Los cruceristas


Santiago Gil //

Siempre ha habido turistas. Distintos turistas, de muchas procedencias, de clases sociales diferentes, todos buscando lo que no tienen en su tierra, unos rayos de sol, la playa, un barranco que les haga parecer que están solos en el mundo, gente que camine por las calles sin prisas, comidas que no se parezcan a las suyas, arquitecturas casi coloniales, isleños con rasgos de muchas razas en sus caras y con ojos que llevan la estela de todos los soñadores que también llegaron buscando algo que no encontraban en donde estaban.

Estos días sales a la calle en Las Palmas de Gran Canaria y te encuentras a cientos de cruceristas que llegan cuando amanece y que se marchan cuando cae la noche entre sonidos de bocinas que retumban desde San Cristóbal a La Isleta.

Te los encuentras cuando vas camino del trabajo, relajados y sonrientes, como mismo estamos nosotros cuando viajamos para alejarnos de las rutinas diarias. Uno querría pararse a tomar una caña con ellos y a mirar la ciudad con ojos nuevos. Estaría bien disfrazarse de turista algunos días y confundirnos entre esos grupos que van detrás de un guía por las calles de Vegueta.

Me gustan sus ojos de asombro y me sosiega su paso lento y su mirada atenta a todo lo que les rodea. Recuerdo cuando pasaban por Guía a principios de los setenta y los saludábamos como si fueran astronautas que acabaran de llegar a la tierra, o cuando aparecían en aquellos jeeps descapotables y medio desvencijados en el Puerto de Las Nieves. Muchos se quedaron para siempre. Devolvieron el coche de alquiler y compraron un apartamento en el que vivir como eternos turistas los avatares del mundo y de los seres que nos movemos en sus adentros.

Si no tuviera ataduras y contara con dinero, viviría como un turista asomándome cada mes a una ciudad, a un paisaje o a una playa nueva, aunque quizá el secreto de la felicidad esté en aprender a mirar la playa, la ciudad y el paisaje que nos encontramos a diario con esos mismos ojos con los que miran los cruceristas cuando atisban el horizonte de la isla desde el muelle.

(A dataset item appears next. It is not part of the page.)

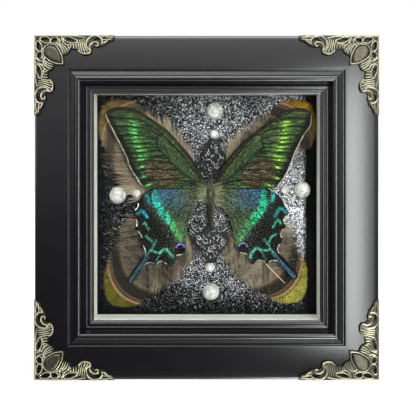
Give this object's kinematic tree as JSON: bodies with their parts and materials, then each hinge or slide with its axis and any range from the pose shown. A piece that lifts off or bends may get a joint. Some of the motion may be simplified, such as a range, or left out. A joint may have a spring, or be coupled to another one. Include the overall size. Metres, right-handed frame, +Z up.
{
  "type": "framed butterfly specimen",
  "caption": "Mounted swallowtail butterfly in a square black shadow box with glitter backing, feathers, half pearls and antiqued metal corner ornaments.",
  "frame": {"origin": "centre of the underside of the frame, midway between its front ornaments and its back edge", "axes": "+Z up, the framed front faces -Y, +X to the viewer's right"},
  "size_m": [0.2, 0.0386, 0.2],
  "materials": {
    "black_lacquer": "satin black lacquer on moulded frame stock",
    "antiqued_metal": "antiqued casting with dark recesses",
    "clear_glass": "clear float glass",
    "cream_spacer": "smooth cream board",
    "glitter_card": "black card covered with silver glitter",
    "backing_board": "brown hardboard",
    "steel_hardware": "bright zinc",
    "feather": "downy brown vanes with a golden tip",
    "pearl": "ivory pearl coat",
    "black_openwork": "glossy black with clear crystals",
    "forewing": "green-dusted black scales",
    "hindwing": "black scales with a metallic blue-green band",
    "insect_body": "dark hairy chitin"
  },
  "bodies": {
    "root": {"rail_bottom": "black_lacquer", "rail_left": "black_lacquer", "rail_top": "black_lacquer", "rail_right": "black_lacquer", "corner_bottom_left": "antiqued_metal", "corner_top_left": "antiqued_metal", "corner_top_right": "antiqued_metal", "corner_bottom_right": "antiqued_metal", "glass_pane": "clear_glass", "spacer_left": "cream_spacer", "spacer_right": "cream_spacer", "spacer_top": "cream_spacer", "spacer_bottom": "cream_spacer", "glitter_card": "glitter_card", "backing_board": "backing_board", "feather_top_left": "feather", "feather_top_right": "feather", "feather_bottom_left": "feather", "feather_bottom_right": "feather", "pearl_large_top": "pearl", "pearl_small_top": "pearl", "pearl_large_left": "pearl", "pearl_small_left": "pearl", "pearl_large_right": "pearl", "pearl_small_right": "pearl", "pearl_large_bottom": "pearl", "pearl_small_bottom": "pearl", "black_openwork": "black_openwork", "forewing_left": "forewing", "forewing_right": "forewing", "hindwing_left": "hindwing", "hindwing_right": "hindwing", "butterfly_body": "insect_body", "retaining_point_bottom_1": "steel_hardware", "retaining_point_bottom_2": "steel_hardware", "retaining_point_left_1": "steel_hardware", "retaining_point_left_2": "steel_hardware", "retaining_point_top_1": "steel_hardware", "retaining_point_top_2": "steel_hardware", "retaining_point_right_1": "steel_hardware", "retaining_point_right_2": "steel_hardware", "hanger_bar": "steel_hardware", "hanger_nail_1": "steel_hardware", "hanger_nail_2": "steel_hardware"}
  },
  "joints": []
}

Ellos se sientan en las terrazas o escuchan a ese músico que toca el violín en Triana como si la vida fuera un espectáculo diario.

En sus países seguro que vivirán con las mismas prisas y con los mismos tedios que casi todos nosotros. Aquí se sienten a salvo. Una isla siempre es un paraíso inventado para quien llega buscando horizontes que se confunden con los sueños. Y también, a veces, para quienes las habitamos y nos damos cuenta de que ese Edén se improvisa entre la utopía y el deseo.

Está bien que siempre nos lo recuerden todos esos viajeros que deambulan por nuestras calles con pantalones cortos, con sandalias y con esa sensación de que la vida no es más que un paseo por el que vamos reinventando nuestros propios paisajes cotidianos.